* Your goal *
Reproduce exactly the lines below, from the first through the one containing "the finger end.", and nothing more.

* Source material *

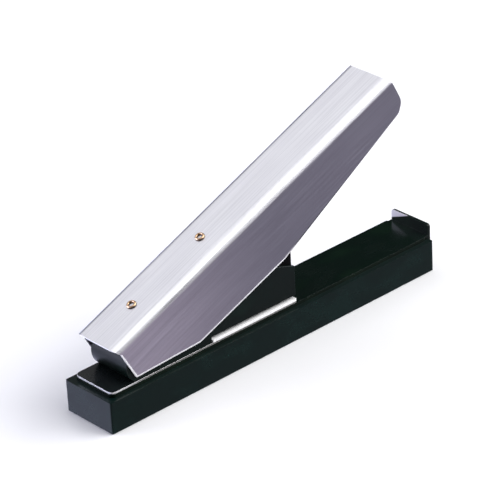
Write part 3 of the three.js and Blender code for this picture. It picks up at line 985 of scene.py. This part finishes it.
@dataclass
class Handle:
    """The folded cover with its rivets, and the lever inside it.

    Lengths are counted from the hinge end of the cover's top face: along the face, then below it.
    """

    open_angle_deg: float = 22.3
    width: float = 24.3
    sheet: float = 0.85
    bend: float = 4.0
    pivot_along: float = 37.7
    pivot_below: float = 20.5
    near_slant: float = 2.2  # how far the near edge runs back down its bend
    far_start: float = 169.5  # where the top face ends
    far_slant: float = 2.0  # how far the far edge runs on down its bend
    rivets_along: tuple[float, float] = (22.3, 63.8)
    riveted: float = 2.8  # the cover, the lever's web and the gap between them
    chamfer_width: float = 0.8
    chamfer_depth: float = 0.14
    chamfer_end: float = 92.0  # the chamfer narrows past here, along the handle
    chamfer_narrowing: float = 4.0  # how many times narrower it is there
    bend_steps: int = 16
    corner_steps: int = 8

    def place(self) -> Matrix:
        """Gives where the cover's own axes lie, from the hinge's position."""
        hinge = next(j for j in frame["joints"] if j["name"] == "handle_press")
        return (
            Matrix.Translation(Vector(hinge["pos_m"]))
            @ Matrix.Rotation(-math.radians(self.open_angle_deg), 4, "Y")
            @ Matrix.Translation(Vector((-self.pivot_along, 0, self.pivot_below)) * MM)
        )

    def build(self) -> None:
        """Builds the cover and its rivets, and dresses the lever."""
        dress("handle_lever", BLACKED, BLACKED_EDGE, BROKEN)
        self.cover()
        for number, along in enumerate(self.rivets_along, start=1):
            self.rivet(number, along)

    def wall_outline(self) -> list[Vector]:
        """Draws a wall's outline below the bend, from the hinge end round to the finger end.

        Returns:
            Points in mm: X along the handle, Z up from the top face.
        """
        corners = [
            (self.near_slant, -self.bend, 0.0),
            (3.7, -19.4, 1.2),
            (36.6, -31.3, 3.0),
            (89.0, -32.2, 4.0),
            (169.0, -19.1, 4.5),
            (172.5, -15.0, 5.0),
            (self.far_start + self.far_slant, -self.bend, 0.0),
        ]
        points: list[Vector] = []
        for i, (along, up, radius) in enumerate(corners):
            here = Vector((along, 0, up))
            if not radius:
                points.append(here)
                continue
            back = (Vector((corners[i - 1][0], 0, corners[i - 1][1])) - here).normalized()
            onward = (Vector((corners[i + 1][0], 0, corners[i + 1][1])) - here).normalized()
            reach = radius / math.tan(back.angle(onward) / 2)
            start, end = here + back * reach, here + onward * reach
            for step in range(self.corner_steps + 1):
                t = step / self.corner_steps
                points.append(start * (1 - t) ** 2 + here * 2 * t * (1 - t) + end * t**2)
        return points

    def inset(self, outline: list[Vector]) -> list[Vector]:
        """Draws a wall's flat field, inside the chamfer that runs round its free edge.

        Args:
            outline: The wall's outline, whose closing edge lies along the bend.

        Returns:
            One point for each of the outline's points.
        """
        count = len(outline)
        field: list[Vector] = []
        for i, point in enumerate(outline):
            back = (point - outline[i - 1]).normalized()
            onward = (outline[(i + 1) % count] - point).normalized()
            inward = Vector((-back.z - onward.z, 0, back.x + onward.x)).normalized()
            narrowing = 1.0 if point.x < self.chamfer_end else self.chamfer_narrowing
            field.append(point + inward * self.chamfer_width / narrowing)
        return field

    def end_at(self, drop: float) -> tuple[float, float]:
        """Gives where the bent strip starts and ends along the handle, at a depth below the top."""
        share = drop / self.bend
        return self.near_slant * share, self.far_start + self.far_slant * share

    def skin(self) -> tuple[list[Vector], list[tuple[int, ...]]]:
        """Makes the cover's outer skin: two walls, two bends and the top.

        Returns:
            The vertices, in metres on the cover's own axes, and the faces, which point outwards.
        """
        half = self.width / 2
        outline = self.wall_outline()
        vertices: list[Vector] = []
        faces: list[tuple[int, ...]] = []
        walls: dict[int, list[int]] = {}
        field = self.inset(outline)
        count = len(outline)
        last = count - 1
        for side in (-1, 1):
            start = len(vertices)
            walls[side] = list(range(start, start + count))
            for i, point in enumerate(outline):
                rim = 0.0 if i in (0, last) else self.chamfer_depth
                vertices.append(Vector((point.x, side * (half - rim), point.z)))
            vertices += [Vector((point.x, side * half, point.z)) for point in field]
            ring = [
                (start + i, start + (i + 1) % count, start + count + (i + 1) % count, start + count + i)
                for i in range(count)
            ]
            loops = ring + [tuple(range(start + count, start + 2 * count))]
            faces += loops if side < 0 else [tuple(reversed(loop)) for loop in loops]
        rows = [(walls[-1][0], walls[-1][-1])]
        for side in (-1, 1):
            steps = range(1, self.bend_steps + 1) if side < 0 else range(self.bend_steps, 0, -1)
            for step in steps:
                turn = math.pi / 2 * step / self.bend_steps
                drop = self.bend * (1 - math.sin(turn))
                across = side * (half - self.bend * (1 - math.cos(turn)))
                near, far = self.end_at(drop)
                rows.append((len(vertices), len(vertices) + 1))
                vertices += [Vector((near, across, -drop)), Vector((far, across, -drop))]
        rows.append((walls[1][0], walls[1][-1]))
        faces += [(a[0], a[1], b[1], b[0]) for a, b in zip(rows, rows[1:])]
        return [v * MM for v in vertices], faces

    def cover(self) -> None:
        """Builds the folded cover: skin, sheet thickness, and bright rounded rims."""
        vertices, faces = self.skin()
        cover = add_piece("handle_cover_folded", "handle", vertices, faces)
        cover.matrix_world = self.place()
        coat(cover, HANDLE_STEEL, COVER_RIM)
        for face in cover.data.polygons:
            lowest = min(cover.data.vertices[v].co.z for v in face.vertices)
            on_chamfer = face.normal.y < -0.9 and len(face.vertices) == 4
            if on_chamfer and lowest < -(self.bend + self.chamfer_width + 0.1) * MM:
                face.material_index = 1
        thicken = cover.modifiers.new("sheet_thickness", "SOLIDIFY")
        thicken.thickness = self.sheet * MM
        thicken.offset = -1
        thicken.use_even_offset = True
        thicken.material_offset_rim = 1
        soften(cover, Softening(0.4, angle_deg=60, segments=3))
        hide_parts("handle_cover")

    def rivet(self, number: int, along: float) -> None:
        """Turns one semi-tubular rivet: a domed head with a deep dimple, and a rolled tail.

        Args:
            number: The rivet's number, from the hinge end.
            along: Where it is along the handle, in mm.
        """
        under = self.riveted
        dome = [(2.18 - 0.55 * (1 - math.cos(a)), 0.1 + 0.75 * math.sin(a)) for a in self.arc(7)]
        bowl = [(0.35 + 0.75 * math.cos(a), 0.45 - 0.95 * math.sin(a)) for a in self.arc(6)]
        profile = (
            [(0.0, -under - 0.85), (1.5, -under - 0.85), (2.0, -under - 0.6), (2.1, -under - 0.25)]
            + [(1.9, -under - 0.05), (1.3, -under - 0.05), (1.3, 0.05), (2.05, 0.05)]
            + dome
            + [(1.35, 0.83)]
            + bowl
            + [(0.0, -0.5)]
        )
        vertices, faces = turned(profile, 48)
        rivet = add_piece(f"brass_rivet_{number}", "handle", vertices, faces)
        rivet.matrix_world = self.place() @ Matrix.Translation(Vector((along, 0, 0)) * MM)
        coat(rivet, BRASS)
        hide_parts(f"rivet_{number}")

    def arc(self, steps: int) -> list[float]:
        """Gives the angles of a quarter turn in equal steps."""
        return [math.pi / 2 * i / steps for i in range(steps + 1)]


# ---------------------------------------------------------------------------------------------
# Studio
# ---------------------------------------------------------------------------------------------
@dataclass(frozen=True)
class Softbox:
    """A square soft light: the way to it from the object, its distance, side and brightness."""

    name: str
    direction: tuple[float, float, float]
    distance: float
    side: float
    radiance: float
    tint: str = "#ffffff"

    def build(self, target: Vector) -> None:
        """Hangs the light and turns it to the object.

        Args:
            target: The point that it faces, in metres.
        """
        data = bpy.data.lights.new(self.name, "AREA")
        data.shape = "SQUARE"
        data.size = self.side
        data.energy = self.radiance * math.pi * self.side**2
        data.color = linear(self.tint)[:3]
        light = bpy.data.objects.new(self.name, data)
        away = Vector(self.direction).normalized()
        light.location = target + away * self.distance
        light.rotation_euler = away.to_track_quat("Z", "Y").to_euler()
        bpy.context.scene.collection.objects.link(light)


@dataclass
class Studio:
    """A white paper sweep, soft lights, a dim room and the camera."""

    lights: tuple[Softbox, ...] = (
        Softbox("key_right", (0.7, -0.5, 0.5), 2.2, 2.2, 4.3),
        Softbox("bend_high", (0.03, -0.25, 0.97), 1.0, 0.75, 1.05),
        Softbox("bend_low", (0.1, -0.7, 0.7), 1.0, 0.42, 2.1),
        Softbox("fill_behind", (0.08, 0.6, 0.77), 1.1, 0.9, 0.84, "#fdfdff"),
        Softbox("fill_left", (-0.72, 0.64, 0.24), 1.0, 0.8, 4.0, "#e4e6ff"),
    )
    room: str = "#35353d"
    ceiling: str = "#c2c2c6"
    floor_glow: str = "#dcdfff"
    glow: float = 2.0  # how much brighter the lit paper is than white under the room's light
    floor_shade: str = "#9a949f"
    glow_from: tuple[float, float] = (-0.6, 0.4)  # the directions' Y over which the paper brightens
    horizon: tuple[float, float] = (0.02, -0.08)  # their Z over which the room gives way to paper
    ceiling_from: tuple[float, float] = (0.55, 0.95)  # their Z over which the ceiling begins
    floor_side: float = 6.0
    azimuth_deg: float = -131.604
    elevation_deg: float = 28.435
    roll_deg: float = -2.969
    distance: float = 1.25345
    lens: float = 214.65
    aim: tuple[float, float, float] = (0.00442, 0.00742, 0.03757)

    def build(self) -> None:
        """Sets up the floor, the room, the lights and the camera."""
        self.floor()
        self.room_light()
        for light in self.lights:
            light.build(Vector(self.aim))
        self.camera()

    def floor(self) -> None:
        """Lays the paper; it lights the object but isn't mirrored in it."""
        mesh = bmesh.new()
        bmesh.ops.create_grid(mesh, x_segments=1, y_segments=1, size=self.floor_side / 2)
        data = bpy.data.meshes.new("paper_sweep")
        mesh.to_mesh(data)
        mesh.free()
        data.materials.append(PAPER.material())
        floor = bpy.data.objects.new("paper_sweep", data)
        bpy.context.scene.collection.objects.link(floor)
        floor.visible_glossy = False

    def room_light(self) -> None:
        """Makes the room: dim above, and below a glow like lit paper that fades to one side."""
        world = bpy.data.worlds.new("studio_room")
        world.use_nodes = True
        tree = world.node_tree
        tree.nodes.clear()
        way = add_node(tree, "ShaderNodeTexCoord").outputs["Generated"]
        axes = add_node(tree, "ShaderNodeSeparateXYZ", inputs={"Vector": way})
        lit_paper = tuple(self.glow * c for c in linear(self.floor_glow))
        lit, below, above = (
            add_node(
                tree,
                "ShaderNodeMapRange",
                {"interpolation_type": "SMOOTHSTEP"},
                {"Value": axes.outputs[axis], "From Min": start, "From Max": end},
            ).outputs["Result"]
            for axis, (start, end) in (
                ("Y", self.glow_from),
                ("Z", self.horizon),
                ("Z", self.ceiling_from),
            )
        )
        over, paper = (
            add_node(
                tree, "ShaderNodeMix", {"data_type": "RGBA"}, {0: share, 6: first, 7: second}
            ).outputs[2]
            for share, first, second in (
                (above, linear(self.room), linear(self.ceiling)),
                (lit, linear(self.floor_shade), lit_paper),
            )
        )
        all_round = add_node(
            tree, "ShaderNodeMix", {"data_type": "RGBA"}, {0: below, 6: over, 7: paper}
        )
        background = add_node(tree, "ShaderNodeBackground", inputs={"Color": all_round.outputs[2]})
        add_node(tree, "ShaderNodeOutputWorld", inputs={"Surface": background.outputs["Background"]})
        bpy.context.scene.world = world
        bpy.context.scene.view_settings.view_transform = "Standard"

    def camera(self) -> None:
        """Places the camera a little above the object, off its hinge-end corner."""
        azimuth, elevation, roll = (
            math.radians(a) for a in (self.azimuth_deg, self.elevation_deg, self.roll_deg)
        )
        away = Vector(
            (
                math.cos(elevation) * math.cos(azimuth),
                math.cos(elevation) * math.sin(azimuth),
                math.sin(elevation),
            )
        )
        level = (-away).cross(Vector((0, 0, 1))).normalized()
        upright = level.cross(-away)
        right = math.cos(roll) * level + math.sin(roll) * upright
        up = math.cos(roll) * upright - math.sin(roll) * level
        data = bpy.data.cameras.new("camera")
        data.lens = self.lens
        data.sensor_width = 36.0
        data.clip_end = 20.0
        camera = bpy.data.objects.new("camera", data)
        turn = Matrix((right, up, away)).transposed().to_4x4()
        camera.matrix_world = Matrix.Translation(Vector(self.aim) + away * self.distance) @ turn
        bpy.context.scene.collection.objects.link(camera)
        bpy.context.scene.camera = camera


def main() -> None:
    """Builds the studio and the sub-assemblies, and logs each as it starts."""
    logging.basicConfig(level=logging.INFO, format="%(name)s: %(message)s")
    for part in (Studio(), Base(), PunchUnit(), Ram(), Handle()):
        log.info("building %s", type(part).__name__)
        part.build()


if __name__ == "__main__":
    main()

* Solution *
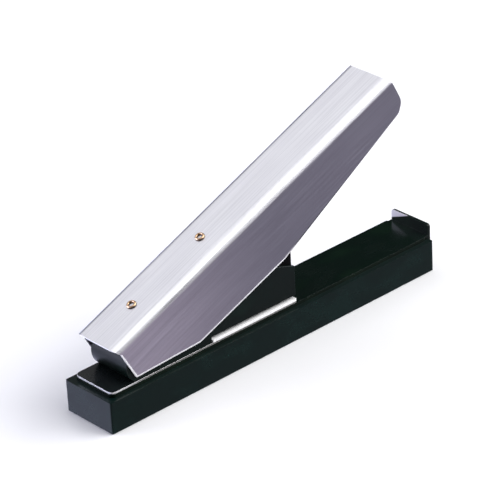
Write part 3 of the three.js and Blender code for this picture. It picks up at line 985 of scene.py. This part finishes it.
@dataclass
class Handle:
    """The folded cover with its rivets, and the lever inside it.

    Lengths are counted from the hinge end of the cover's top face: along the face, then below it.
    """

    open_angle_deg: float = 22.3
    width: float = 24.3
    sheet: float = 0.85
    bend: float = 4.0
    pivot_along: float = 37.7
    pivot_below: float = 20.5
    near_slant: float = 2.2  # how far the near edge runs back down its bend
    far_start: float = 169.5  # where the top face ends
    far_slant: float = 2.0  # how far the far edge runs on down its bend
    rivets_along: tuple[float, float] = (22.3, 63.8)
    riveted: float = 2.8  # the cover, the lever's web and the gap between them
    chamfer_width: float = 0.8
    chamfer_depth: float = 0.14
    chamfer_end: float = 92.0  # the chamfer narrows past here, along the handle
    chamfer_narrowing: float = 4.0  # how many times narrower it is there
    bend_steps: int = 16
    corner_steps: int = 8

    def place(self) -> Matrix:
        """Gives where the cover's own axes lie, from the hinge's position."""
        hinge = next(j for j in frame["joints"] if j["name"] == "handle_press")
        return (
            Matrix.Translation(Vector(hinge["pos_m"]))
            @ Matrix.Rotation(-math.radians(self.open_angle_deg), 4, "Y")
            @ Matrix.Translation(Vector((-self.pivot_along, 0, self.pivot_below)) * MM)
        )

    def build(self) -> None:
        """Builds the cover and its rivets, and dresses the lever."""
        dress("handle_lever", BLACKED, BLACKED_EDGE, BROKEN)
        self.cover()
        for number, along in enumerate(self.rivets_along, start=1):
            self.rivet(number, along)

    def wall_outline(self) -> list[Vector]:
        """Draws a wall's outline below the bend, from the hinge end round to the finger end.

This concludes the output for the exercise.